Wilcomatic has also improved legionella prevention by matching biocide chemical dosing to water usage. Says Pay: "We regularly top up disinfectant and biocide systems as part of the service operation and check dosage levels are correct.
"We have also developed aeration techniques to reduce the risk of stagnant water the incubator of legionella forming. Our engineers monitor water temperature and water quality on a regular basis, and carry out reactive maintenance on sites where legionella has been detected."
Instant alert for car wash maintenance
New technology introduced by PSD Codax to monitor the operation and maintenance of jet wash equipment at Asda stores nationwide has resulted in an increase in customer usage and it's now available to all retailers. The Codax Forecourt Monitor units were installed by Kärcher Vehicle Wash to monitor data and machine availability at a number of its branded wash installations. Forecourt Monitor has the capability to alert Kärcher maintenance staff instantly if there are problems with car wash equipment or unusual periods of inactivity so that issues can be remedied quickly and revenues restored. The system is being used to monitor maintenance and usage, including cash takings, machine faults, and shampoo and wax levels.

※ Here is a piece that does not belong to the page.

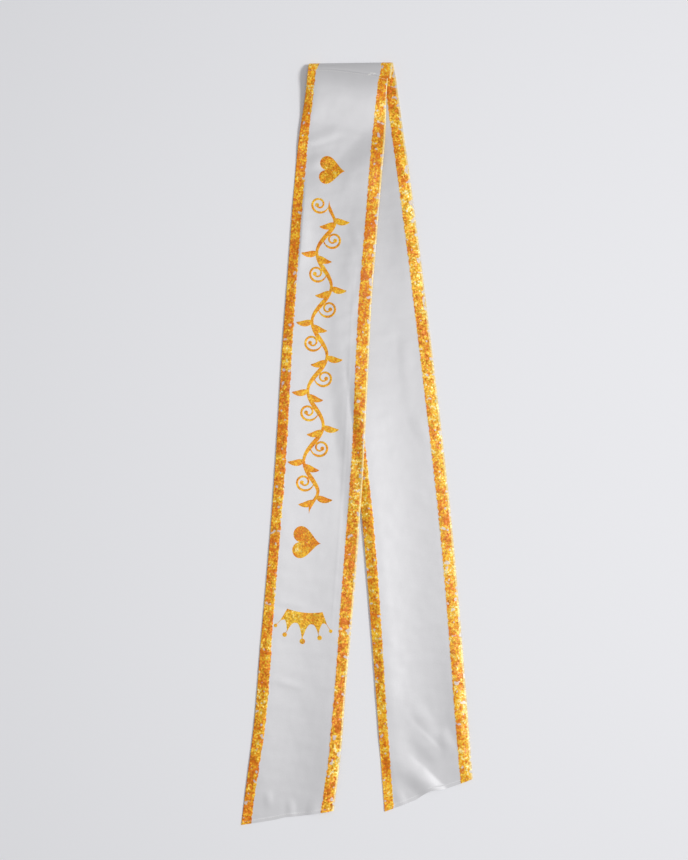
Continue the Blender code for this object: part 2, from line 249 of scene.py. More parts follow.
# Rows of the cloth: their distance on the falls and on the bend, and how many stand on each side of
# a hem's edge.  Columns: how many on a rim, on each border, whose columns reach a little past it, and
# on the plain satin between them.
ROW_STEP, BEND_STEP = 0.0019, 0.0008
HEM_ROWS = 4
RIM_COLUMNS = 5
NARROW_COLUMNS, NARROW_REACH = 17, 0.0155
WIDE_COLUMNS, WIDE_REACH = 19, 0.0175
FIELD_COLUMNS = 46

# Columns of a printed stroke, and grid of a stitch, whose breadth at its tips TIP_TURN sets
STROKE_COLUMNS = 7
STITCH_ROWS, STITCH_COLUMNS = 6, 5
TIP_TURN = 0.92

# How far a film's underside is let into the cloth, and how high its rim stands above it
FILM_SINK = 0.00006
RIM_FILM = 0.00002

# Faces that meet at more than this stand in a sharp edge
SHARP_ANGLE = 50.0

# Glitter: how its hue drifts, how far the flakes differ in hue and lightness, how far they lean, and
# where amber and bright gold stand between deep gold (0) and pale gold (1)
GLITTER_NOISES = (
    # size, reach, detail
    (0.0300, 0.9, 1.0),
    (0.0070, 1.35, 1.0),
    (0.0021, 0.8, 0.0),
)
FLAKE_HUE = 0.50
FLAKE_SHADE = 0.42
FLAKE_TILT = 0.35
AMBER_AT, BRIGHT_AT = 0.36, 0.76
PALE_GOLD = (1.0, 0.80, 0.36, 1.0)

# Tone of the two strips' borders, and their lightness
FRONT_TONE, BACK_TONE = 0.32, 0.42
BORDER_LIGHTNESS = 1.065

# Tone, life and lightness of the motifs' glitter
HEART_GLITTER = (0.26, 0.80, 0.895)
CROWN_GLITTER = (0.52, 0.60, 0.875)
SCROLL_GLITTER = (0.36, 0.60, 0.93)

# Gloss of the plain satin and of the glitter on it, and how much the strips and the motifs mirror
SATIN_METALLIC, GLITTER_METALLIC = 0.18, 0.1
SATIN_ROUGHNESS, GLITTER_ROUGHNESS = 0.45, 0.4
STRIP_SPECULAR, MOTIF_SPECULAR = 0.5, 0.35

# Ramps over the satin: the measure where each starts and stops, and its value there
RIMWARD = (0.0070, 0.0010, 0.0, 1.0)
# Painted shade: the border gold darker towards the wide border
WIDE_SIDE_PAINTED_SHADE = (-0.030, 0.030, 1.0, 0.94)
COVERING = (-0.0003, 0.0004, 0.0, 1.0)
WEARING = (0.705, 0.75, 1.0, 0.25)
# Pale line at the wide rim: partly worn print, partly painted highlight
RIM_WORN_PRINT_AND_HIGHLIGHT = (0.0025, 0.0013, 0.0, 0.8)
# Painted shade: the plain satin darker at the fold, rising to its full colour a little past it
FOLD_PAINTED_SHADE = (0.008, 0.036, 0.85, 1.0)

# How much hue and wear the print gains at its wide rim, how rough its edges are, and the sizes of the
# patches of its edge and its wear
RIM_HUE, RIM_WEAR = 0.10, 0.09
EDGE_ROUGHNESS, EDGE_PATCH = 0.0024, 0.0040
WEAR_PATCH = 0.0075

# The plain satin: its paler patches, and the relief of its threads
PALER, PALE_PATCH = 1.06, 0.0180
THREAD_RELIEF, THREAD_PATCH = 0.00003, 0.0022


def smoothstep(x):
    """0 below 0, 1 above 1, and level at both."""
    x = np.clip(x, 0.0, 1.0)
    return x * x * (3.0 - 2.0 * x)


def swell(x):
    """A soft hump: 1 at x = 0, down to 0 at x = -1 and 1, and level at all three."""
    return np.cos(np.clip(x, -1.0, 1.0) * math.pi / 2) ** 2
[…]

David Austin, business development manager at Kärcher UK, says: "Following the successful installation of Codax Forecourt Monitor units in our Asda jet washes, we are including this feature in our new Kärcher-branded jet wash installations. It ensures that we can remotely monitor machine availability and revenue, and be informed of problems immediately. As a result, machine up-time, together with wash quality, is greatly improved and has resulted in a significant increase in revenue."
Austin adds that maintenance staff can be alerted by email or SMS text while head office can monitor performance data via a secure web application.